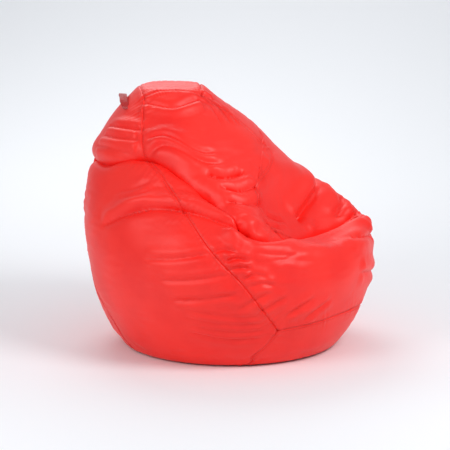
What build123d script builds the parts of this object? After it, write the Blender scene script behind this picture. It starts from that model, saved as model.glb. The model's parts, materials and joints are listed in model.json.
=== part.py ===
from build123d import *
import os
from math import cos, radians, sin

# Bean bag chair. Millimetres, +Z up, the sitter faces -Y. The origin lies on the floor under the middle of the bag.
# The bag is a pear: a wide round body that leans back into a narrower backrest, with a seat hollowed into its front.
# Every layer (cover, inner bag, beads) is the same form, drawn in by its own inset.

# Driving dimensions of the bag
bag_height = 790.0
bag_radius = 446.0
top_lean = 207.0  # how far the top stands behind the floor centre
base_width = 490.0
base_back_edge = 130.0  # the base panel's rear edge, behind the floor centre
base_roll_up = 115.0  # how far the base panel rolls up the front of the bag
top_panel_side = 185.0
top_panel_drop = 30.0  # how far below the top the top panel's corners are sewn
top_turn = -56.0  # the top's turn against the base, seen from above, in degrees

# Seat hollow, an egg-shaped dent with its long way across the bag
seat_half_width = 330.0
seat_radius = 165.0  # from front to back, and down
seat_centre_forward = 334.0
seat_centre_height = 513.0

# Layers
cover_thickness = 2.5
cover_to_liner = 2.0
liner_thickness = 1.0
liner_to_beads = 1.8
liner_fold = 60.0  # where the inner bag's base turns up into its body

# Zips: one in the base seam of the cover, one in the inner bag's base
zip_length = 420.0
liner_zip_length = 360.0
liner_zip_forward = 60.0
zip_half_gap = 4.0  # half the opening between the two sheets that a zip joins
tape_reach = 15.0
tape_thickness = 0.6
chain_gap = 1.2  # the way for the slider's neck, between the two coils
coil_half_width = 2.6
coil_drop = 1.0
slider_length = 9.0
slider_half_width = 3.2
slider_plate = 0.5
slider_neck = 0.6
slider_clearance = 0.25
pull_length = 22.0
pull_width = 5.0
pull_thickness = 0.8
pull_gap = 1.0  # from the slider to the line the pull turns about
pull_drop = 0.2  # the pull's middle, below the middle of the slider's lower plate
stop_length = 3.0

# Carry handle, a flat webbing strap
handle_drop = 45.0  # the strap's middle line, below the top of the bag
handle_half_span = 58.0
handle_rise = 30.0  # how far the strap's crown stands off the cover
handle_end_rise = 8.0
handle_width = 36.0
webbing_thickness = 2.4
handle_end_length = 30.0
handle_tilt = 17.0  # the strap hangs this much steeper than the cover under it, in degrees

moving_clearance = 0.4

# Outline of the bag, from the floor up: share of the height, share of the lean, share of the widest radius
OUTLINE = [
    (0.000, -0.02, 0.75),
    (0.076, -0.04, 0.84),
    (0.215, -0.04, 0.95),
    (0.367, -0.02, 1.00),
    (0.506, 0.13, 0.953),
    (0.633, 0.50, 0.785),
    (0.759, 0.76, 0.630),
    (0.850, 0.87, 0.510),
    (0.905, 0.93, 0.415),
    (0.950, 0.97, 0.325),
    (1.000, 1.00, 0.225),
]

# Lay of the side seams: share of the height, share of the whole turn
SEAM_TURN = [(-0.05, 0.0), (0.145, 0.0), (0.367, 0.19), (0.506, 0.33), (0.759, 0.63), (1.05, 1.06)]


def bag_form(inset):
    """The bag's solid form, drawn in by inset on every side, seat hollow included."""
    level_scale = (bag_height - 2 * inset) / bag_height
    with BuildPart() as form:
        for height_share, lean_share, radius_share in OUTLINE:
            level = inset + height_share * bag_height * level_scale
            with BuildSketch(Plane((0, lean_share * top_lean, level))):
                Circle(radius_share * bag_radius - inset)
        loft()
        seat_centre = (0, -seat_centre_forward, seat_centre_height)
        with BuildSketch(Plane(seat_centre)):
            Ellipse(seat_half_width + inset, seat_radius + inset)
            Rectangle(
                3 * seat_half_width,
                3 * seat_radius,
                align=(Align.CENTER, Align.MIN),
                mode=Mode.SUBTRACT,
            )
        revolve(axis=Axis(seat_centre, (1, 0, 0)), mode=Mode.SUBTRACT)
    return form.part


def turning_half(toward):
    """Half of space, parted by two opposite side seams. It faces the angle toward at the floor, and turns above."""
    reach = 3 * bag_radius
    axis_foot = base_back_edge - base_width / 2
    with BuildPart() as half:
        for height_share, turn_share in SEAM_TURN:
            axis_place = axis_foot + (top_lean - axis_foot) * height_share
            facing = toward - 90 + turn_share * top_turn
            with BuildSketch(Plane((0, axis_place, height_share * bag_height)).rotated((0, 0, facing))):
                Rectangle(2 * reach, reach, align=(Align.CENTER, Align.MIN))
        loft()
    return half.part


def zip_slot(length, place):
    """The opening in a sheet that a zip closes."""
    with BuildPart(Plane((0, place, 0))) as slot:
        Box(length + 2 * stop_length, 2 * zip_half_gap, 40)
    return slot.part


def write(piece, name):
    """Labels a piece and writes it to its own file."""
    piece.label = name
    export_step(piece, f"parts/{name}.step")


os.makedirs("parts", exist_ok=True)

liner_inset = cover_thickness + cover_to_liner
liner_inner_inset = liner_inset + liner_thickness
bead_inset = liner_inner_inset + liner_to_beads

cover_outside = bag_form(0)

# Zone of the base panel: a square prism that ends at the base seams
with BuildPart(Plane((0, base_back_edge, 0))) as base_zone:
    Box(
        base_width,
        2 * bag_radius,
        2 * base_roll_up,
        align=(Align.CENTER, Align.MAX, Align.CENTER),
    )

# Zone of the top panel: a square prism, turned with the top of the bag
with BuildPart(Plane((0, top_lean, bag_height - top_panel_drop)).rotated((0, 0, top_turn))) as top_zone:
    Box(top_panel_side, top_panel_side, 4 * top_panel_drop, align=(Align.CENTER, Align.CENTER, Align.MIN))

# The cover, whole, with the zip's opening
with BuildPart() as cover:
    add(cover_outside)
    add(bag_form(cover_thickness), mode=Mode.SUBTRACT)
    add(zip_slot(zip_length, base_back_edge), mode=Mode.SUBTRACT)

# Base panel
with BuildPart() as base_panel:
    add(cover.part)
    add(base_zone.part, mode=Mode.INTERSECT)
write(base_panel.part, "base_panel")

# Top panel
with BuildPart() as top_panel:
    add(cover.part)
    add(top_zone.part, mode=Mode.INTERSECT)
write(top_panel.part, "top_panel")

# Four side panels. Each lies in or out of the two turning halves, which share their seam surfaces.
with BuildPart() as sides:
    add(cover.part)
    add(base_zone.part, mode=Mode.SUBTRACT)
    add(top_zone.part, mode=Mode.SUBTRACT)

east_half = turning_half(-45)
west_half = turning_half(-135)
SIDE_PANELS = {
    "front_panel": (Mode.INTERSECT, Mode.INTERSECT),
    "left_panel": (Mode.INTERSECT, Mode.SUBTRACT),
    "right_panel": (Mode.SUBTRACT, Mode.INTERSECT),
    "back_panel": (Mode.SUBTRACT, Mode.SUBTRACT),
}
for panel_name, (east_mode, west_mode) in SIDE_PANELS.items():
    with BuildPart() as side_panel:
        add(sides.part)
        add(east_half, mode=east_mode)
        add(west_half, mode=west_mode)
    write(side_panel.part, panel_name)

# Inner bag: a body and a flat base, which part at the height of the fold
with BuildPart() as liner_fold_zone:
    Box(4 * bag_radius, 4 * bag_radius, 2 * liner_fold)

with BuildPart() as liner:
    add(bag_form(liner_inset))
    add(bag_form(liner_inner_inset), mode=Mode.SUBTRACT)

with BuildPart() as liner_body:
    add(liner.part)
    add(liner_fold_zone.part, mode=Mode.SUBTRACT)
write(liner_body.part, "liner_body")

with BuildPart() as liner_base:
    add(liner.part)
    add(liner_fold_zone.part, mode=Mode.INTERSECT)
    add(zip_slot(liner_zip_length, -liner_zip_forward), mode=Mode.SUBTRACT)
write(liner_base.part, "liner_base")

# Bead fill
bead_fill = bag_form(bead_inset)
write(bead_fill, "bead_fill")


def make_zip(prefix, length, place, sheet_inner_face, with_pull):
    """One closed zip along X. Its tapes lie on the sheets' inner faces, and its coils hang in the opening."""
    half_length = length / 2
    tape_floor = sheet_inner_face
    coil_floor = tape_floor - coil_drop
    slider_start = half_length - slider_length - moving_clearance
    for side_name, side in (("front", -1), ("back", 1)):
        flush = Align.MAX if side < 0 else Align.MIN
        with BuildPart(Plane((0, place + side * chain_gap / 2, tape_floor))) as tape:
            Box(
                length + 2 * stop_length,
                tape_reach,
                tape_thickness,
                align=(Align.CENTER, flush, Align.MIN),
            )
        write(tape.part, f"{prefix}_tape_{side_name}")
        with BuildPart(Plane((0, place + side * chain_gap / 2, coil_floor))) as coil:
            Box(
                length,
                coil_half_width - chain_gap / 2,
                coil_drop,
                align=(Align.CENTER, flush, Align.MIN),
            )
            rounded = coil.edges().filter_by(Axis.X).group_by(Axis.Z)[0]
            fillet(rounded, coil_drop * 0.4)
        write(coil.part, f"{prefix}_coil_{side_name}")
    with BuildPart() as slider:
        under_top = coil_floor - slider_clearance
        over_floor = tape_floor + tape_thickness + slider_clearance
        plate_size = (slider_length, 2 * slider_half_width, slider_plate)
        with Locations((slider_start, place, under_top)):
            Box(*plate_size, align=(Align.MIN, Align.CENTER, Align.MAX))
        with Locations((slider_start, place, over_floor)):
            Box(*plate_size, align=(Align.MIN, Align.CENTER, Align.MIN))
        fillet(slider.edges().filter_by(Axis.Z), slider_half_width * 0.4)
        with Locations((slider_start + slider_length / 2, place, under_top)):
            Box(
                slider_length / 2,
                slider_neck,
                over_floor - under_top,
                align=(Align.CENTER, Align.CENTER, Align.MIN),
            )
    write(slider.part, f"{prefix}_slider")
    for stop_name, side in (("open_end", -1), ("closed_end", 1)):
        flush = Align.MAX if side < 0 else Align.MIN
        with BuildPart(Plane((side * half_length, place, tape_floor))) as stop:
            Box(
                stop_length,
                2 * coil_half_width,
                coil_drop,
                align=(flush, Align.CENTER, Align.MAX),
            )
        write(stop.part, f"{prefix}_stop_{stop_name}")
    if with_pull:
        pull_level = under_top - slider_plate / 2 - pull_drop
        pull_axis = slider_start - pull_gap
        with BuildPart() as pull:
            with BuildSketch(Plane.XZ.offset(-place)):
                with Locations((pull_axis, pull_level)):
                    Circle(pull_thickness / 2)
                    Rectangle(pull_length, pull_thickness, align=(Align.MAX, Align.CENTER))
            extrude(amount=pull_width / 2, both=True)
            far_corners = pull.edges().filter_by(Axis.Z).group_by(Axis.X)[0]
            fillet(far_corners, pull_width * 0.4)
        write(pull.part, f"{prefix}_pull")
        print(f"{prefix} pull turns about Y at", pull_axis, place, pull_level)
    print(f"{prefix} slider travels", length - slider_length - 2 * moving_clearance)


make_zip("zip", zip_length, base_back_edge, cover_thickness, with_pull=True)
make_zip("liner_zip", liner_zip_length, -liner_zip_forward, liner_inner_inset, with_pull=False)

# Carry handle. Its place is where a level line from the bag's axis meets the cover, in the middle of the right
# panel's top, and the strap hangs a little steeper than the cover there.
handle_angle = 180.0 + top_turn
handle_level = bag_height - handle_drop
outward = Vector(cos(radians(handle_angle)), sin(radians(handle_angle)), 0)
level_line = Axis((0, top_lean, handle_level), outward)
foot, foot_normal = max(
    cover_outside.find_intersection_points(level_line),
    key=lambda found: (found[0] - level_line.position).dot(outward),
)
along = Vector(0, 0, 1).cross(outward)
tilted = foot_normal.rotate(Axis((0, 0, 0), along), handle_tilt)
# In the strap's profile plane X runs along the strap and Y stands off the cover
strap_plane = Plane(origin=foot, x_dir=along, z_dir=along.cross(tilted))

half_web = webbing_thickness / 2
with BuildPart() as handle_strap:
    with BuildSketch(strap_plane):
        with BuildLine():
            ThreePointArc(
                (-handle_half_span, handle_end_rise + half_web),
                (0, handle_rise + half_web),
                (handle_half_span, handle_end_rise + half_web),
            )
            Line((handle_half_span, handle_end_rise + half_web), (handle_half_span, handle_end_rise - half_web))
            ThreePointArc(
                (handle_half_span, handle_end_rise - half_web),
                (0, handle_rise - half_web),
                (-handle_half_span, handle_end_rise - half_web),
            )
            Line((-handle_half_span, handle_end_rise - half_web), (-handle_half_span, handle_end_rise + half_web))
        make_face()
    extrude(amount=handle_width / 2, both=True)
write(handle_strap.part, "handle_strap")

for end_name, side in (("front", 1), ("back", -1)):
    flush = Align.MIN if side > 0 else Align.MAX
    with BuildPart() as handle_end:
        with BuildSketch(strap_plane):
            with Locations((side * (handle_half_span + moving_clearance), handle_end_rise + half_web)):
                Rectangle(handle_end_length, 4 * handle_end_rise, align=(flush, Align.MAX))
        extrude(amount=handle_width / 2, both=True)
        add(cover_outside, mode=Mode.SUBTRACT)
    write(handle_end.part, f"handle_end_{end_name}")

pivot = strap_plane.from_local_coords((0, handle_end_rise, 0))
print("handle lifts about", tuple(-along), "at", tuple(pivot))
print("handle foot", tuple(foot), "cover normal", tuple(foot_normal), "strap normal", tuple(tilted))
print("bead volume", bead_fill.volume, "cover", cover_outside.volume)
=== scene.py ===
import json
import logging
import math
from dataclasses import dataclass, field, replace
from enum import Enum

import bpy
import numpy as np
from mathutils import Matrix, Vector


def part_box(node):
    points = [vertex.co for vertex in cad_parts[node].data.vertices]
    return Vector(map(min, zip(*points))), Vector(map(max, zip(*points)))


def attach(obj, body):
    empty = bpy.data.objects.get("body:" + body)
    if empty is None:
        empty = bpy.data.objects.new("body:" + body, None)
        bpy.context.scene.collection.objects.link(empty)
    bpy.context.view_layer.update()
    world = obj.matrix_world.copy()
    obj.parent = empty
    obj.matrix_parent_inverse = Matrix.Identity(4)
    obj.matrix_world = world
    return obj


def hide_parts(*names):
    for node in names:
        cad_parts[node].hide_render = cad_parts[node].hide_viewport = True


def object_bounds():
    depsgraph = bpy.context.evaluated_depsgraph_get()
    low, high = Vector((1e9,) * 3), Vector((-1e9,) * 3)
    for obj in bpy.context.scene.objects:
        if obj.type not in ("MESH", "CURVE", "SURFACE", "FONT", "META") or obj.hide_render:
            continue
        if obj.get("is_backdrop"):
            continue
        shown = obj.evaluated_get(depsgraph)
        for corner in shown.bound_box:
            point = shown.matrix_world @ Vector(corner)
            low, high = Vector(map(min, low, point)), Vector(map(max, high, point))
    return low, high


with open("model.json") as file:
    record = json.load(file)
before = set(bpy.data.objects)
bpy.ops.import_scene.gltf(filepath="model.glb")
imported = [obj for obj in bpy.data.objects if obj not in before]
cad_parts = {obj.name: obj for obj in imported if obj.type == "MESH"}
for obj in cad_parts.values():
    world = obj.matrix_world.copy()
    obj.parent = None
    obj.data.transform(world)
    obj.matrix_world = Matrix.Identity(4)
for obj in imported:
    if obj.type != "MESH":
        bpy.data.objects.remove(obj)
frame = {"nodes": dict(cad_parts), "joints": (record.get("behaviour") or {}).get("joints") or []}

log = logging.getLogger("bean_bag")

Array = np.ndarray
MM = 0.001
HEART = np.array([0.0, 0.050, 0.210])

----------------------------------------

=== Task statement ===
In the listing above, locate the line containing "pivot = strap_plane.from_local_coords((0, handle_end_rise, 0))" and the line containing "before = set(bpy.data.objects)". Extract those two lines and every line between them, exactly as written, and only those.

=== Result below ===
pivot = strap_plane.from_local_coords((0, handle_end_rise, 0))
print("handle lifts about", tuple(-along), "at", tuple(pivot))
print("handle foot", tuple(foot), "cover normal", tuple(foot_normal), "strap normal", tuple(tilted))
print("bead volume", bead_fill.volume, "cover", cover_outside.volume)
=== scene.py ===
import json
import logging
import math
from dataclasses import dataclass, field, replace
from enum import Enum

import bpy
import numpy as np
from mathutils import Matrix, Vector


def part_box(node):
    points = [vertex.co for vertex in cad_parts[node].data.vertices]
    return Vector(map(min, zip(*points))), Vector(map(max, zip(*points)))


def attach(obj, body):
    empty = bpy.data.objects.get("body:" + body)
    if empty is None:
        empty = bpy.data.objects.new("body:" + body, None)
        bpy.context.scene.collection.objects.link(empty)
    bpy.context.view_layer.update()
    world = obj.matrix_world.copy()
    obj.parent = empty
    obj.matrix_parent_inverse = Matrix.Identity(4)
    obj.matrix_world = world
    return obj


def hide_parts(*names):
    for node in names:
        cad_parts[node].hide_render = cad_parts[node].hide_viewport = True


def object_bounds():
    depsgraph = bpy.context.evaluated_depsgraph_get()
    low, high = Vector((1e9,) * 3), Vector((-1e9,) * 3)
    for obj in bpy.context.scene.objects:
        if obj.type not in ("MESH", "CURVE", "SURFACE", "FONT", "META") or obj.hide_render:
            continue
        if obj.get("is_backdrop"):
            continue
        shown = obj.evaluated_get(depsgraph)
        for corner in shown.bound_box:
            point = shown.matrix_world @ Vector(corner)
            low, high = Vector(map(min, low, point)), Vector(map(max, high, point))
    return low, high


with open("model.json") as file:
    record = json.load(file)
before = set(bpy.data.objects)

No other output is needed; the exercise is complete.